Tovehead v Freeman
[2003] NTCA 12
•24 June 2003
Tovehead & Anor v Freeman [2003] NTCA 12
PARTIES:TOVEHEAD PTY LTD (ACN 003 745 140) and BRANIR PTY LTD (ACN 061 718 876)
v
FREEMAN, Kevin
TITLE OF COURT: COURT OF APPEAL OF THE NORTHERN TERRITORY
JURISDICTION: APPEAL FROM THE SUPREME COURT EXERCISING TERRITORY JURISDICTION
FILE NO:AP 24 of 2002 (2011055)
DELIVERED: 24 June 2003
HEARING DATE: 15 April 2003
JUDGMENT OF: MARTIN CJ, MILDREN & RILEY JJ
REPRESENTATION:
Counsel:
Appellant:J Reeves QC, I Meier
Respondent: D Robinson, M Smith
Solicitors:
Appellant:Cridlands
Respondent: Ward Keller
Judgment category classification: B
Judgment ID Number: ril0320
Number of pages: 3
IN THE COURT OF APPEAL
OF THE NORTHERN TERRITORY
OF AUSTRALIA
AT DARWINTovehead & Anor v Freeman [2003] NTCA 12
No AP 24 of 2002 (20211055)
BETWEEN:
TOVEHEAD PTY LTD (ACN 003 745 140) and BRANIR PTY LIMITED (ACN 061 718 876)
Applicants
AND:
KEVIN FREEMAN
Respondent
CORAM: MARTIN CJ, MILDREN & RILEY JJ
REASONS FOR JUDGMENT
(Delivered 24 June 2003)
THE COURT:
On 15 April 2003 this Court, by majority, dismissed the application for leave to appeal. At that time the applicants requested that the costs of the application and of the appeal below be reserved and the parties were invited to make their submissions on the issue in writing. Those submissions have now been received.
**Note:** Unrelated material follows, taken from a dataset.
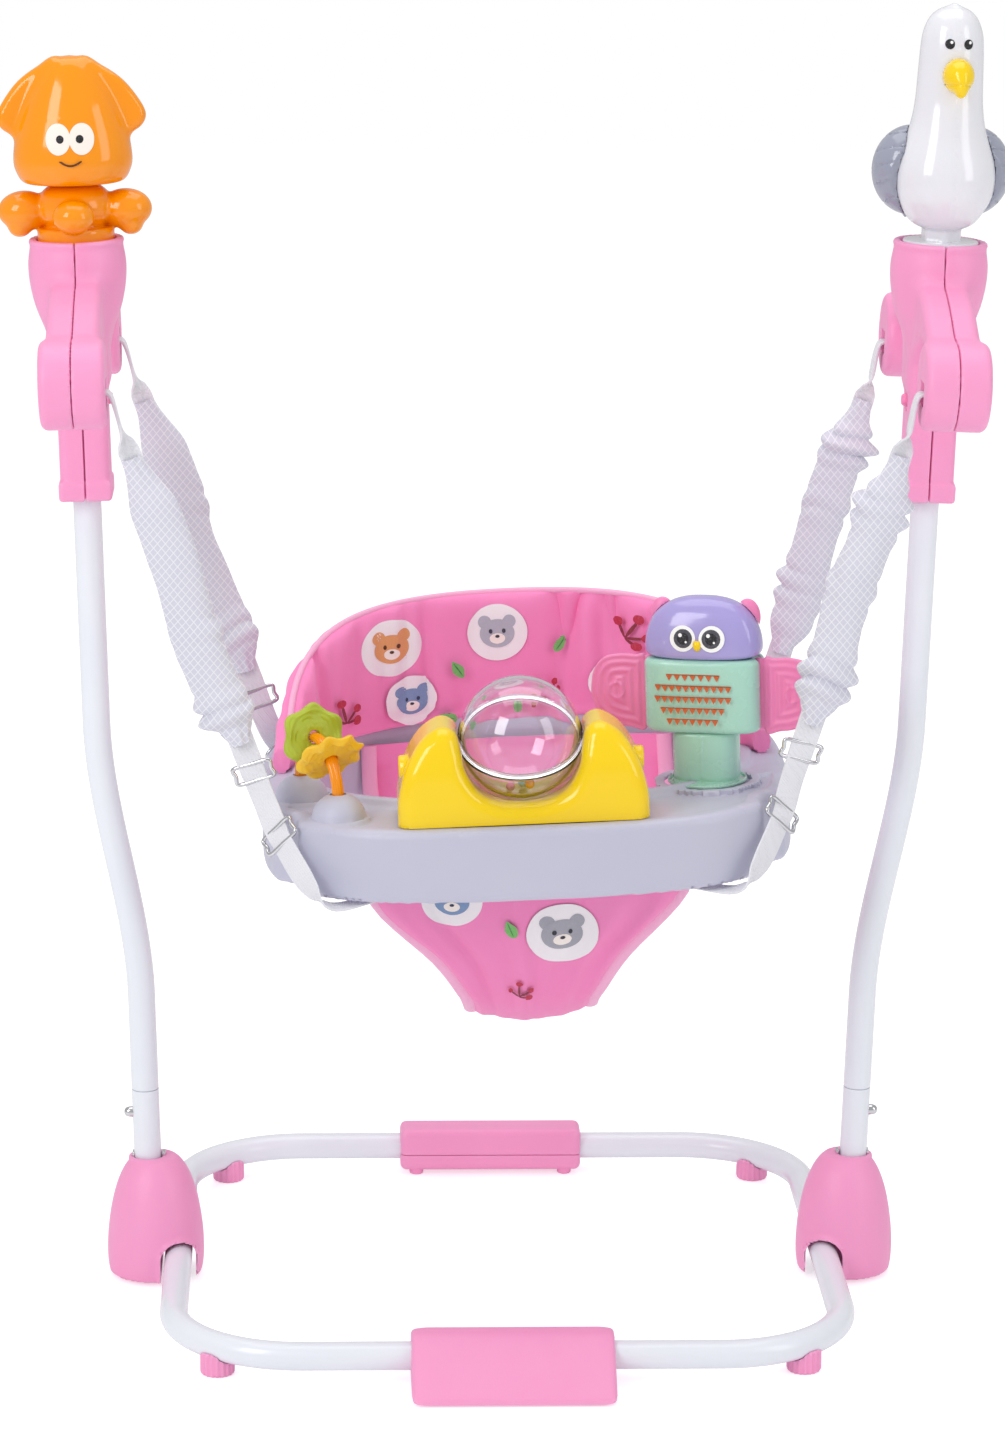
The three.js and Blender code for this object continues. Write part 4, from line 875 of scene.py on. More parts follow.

The applicable principles are not in dispute. In cases such as this, being proceedings alleging contempt of court, costs would ordinarily follow the event. However the court retains a discretion: Hinch v Attorney-General (Victoria) (1987) 164 CLR 15 at 89-90.
It was the submission of the unsuccessful applicants that, in the circumstances of this matter, the respondent should not be entitled to any order for the costs of the application or for the hearing before Angel ACJ. The basis of that submission focused upon the pretrial activities of the respondent. It was submitted that the respondent should not have his costs because:
(1) the applicants solicitors sought an explanation from the respondent prior to commencing proceedings for contempt and no explanation was forthcoming;
(2) it was not until part-way through the hearing that the respondent first raised the issue of a possible ambiguity in the orders;
(3) the order was a consent order and the respondent was required to do all things necessary to secure its performance;
(4) there was no evidence of any effort on the part of the respondent to ascertain the proper means of complying with the consent order and complying with it.
The respondent, Kevin Freeman, filed an affidavit in the proceedings before Angel ACJ. In that affidavit he set out the meaning which he attributed to the consent orders made on 1 August 2002. He said in his affidavit that he did not regard himself as contravening the orders by entering upon the parts of the property to which the applicants had referred. The order was found to be ambiguous both at first instance and before this Court. The respondent attributed a different meaning to the terms of the order from that suggested by the applicants and, given the ambiguity, that may have been anticipated. The conduct of the respondent to which the applicants refer is not unexpected in light of the respondent’s expressed understanding of the meaning of the order and is not such as would disentitle him to an order for costs.
The making of an order for costs comes down to a question of discretion. In the circumstances of this matter, and taking into account the submissions made on behalf of the applicants, we see no reason why the ordinary rule should not apply. The applicants were unsuccessful before Angel ACJ and have been unsuccessful in this Court. The applicants must pay the costs of the respondent in each case.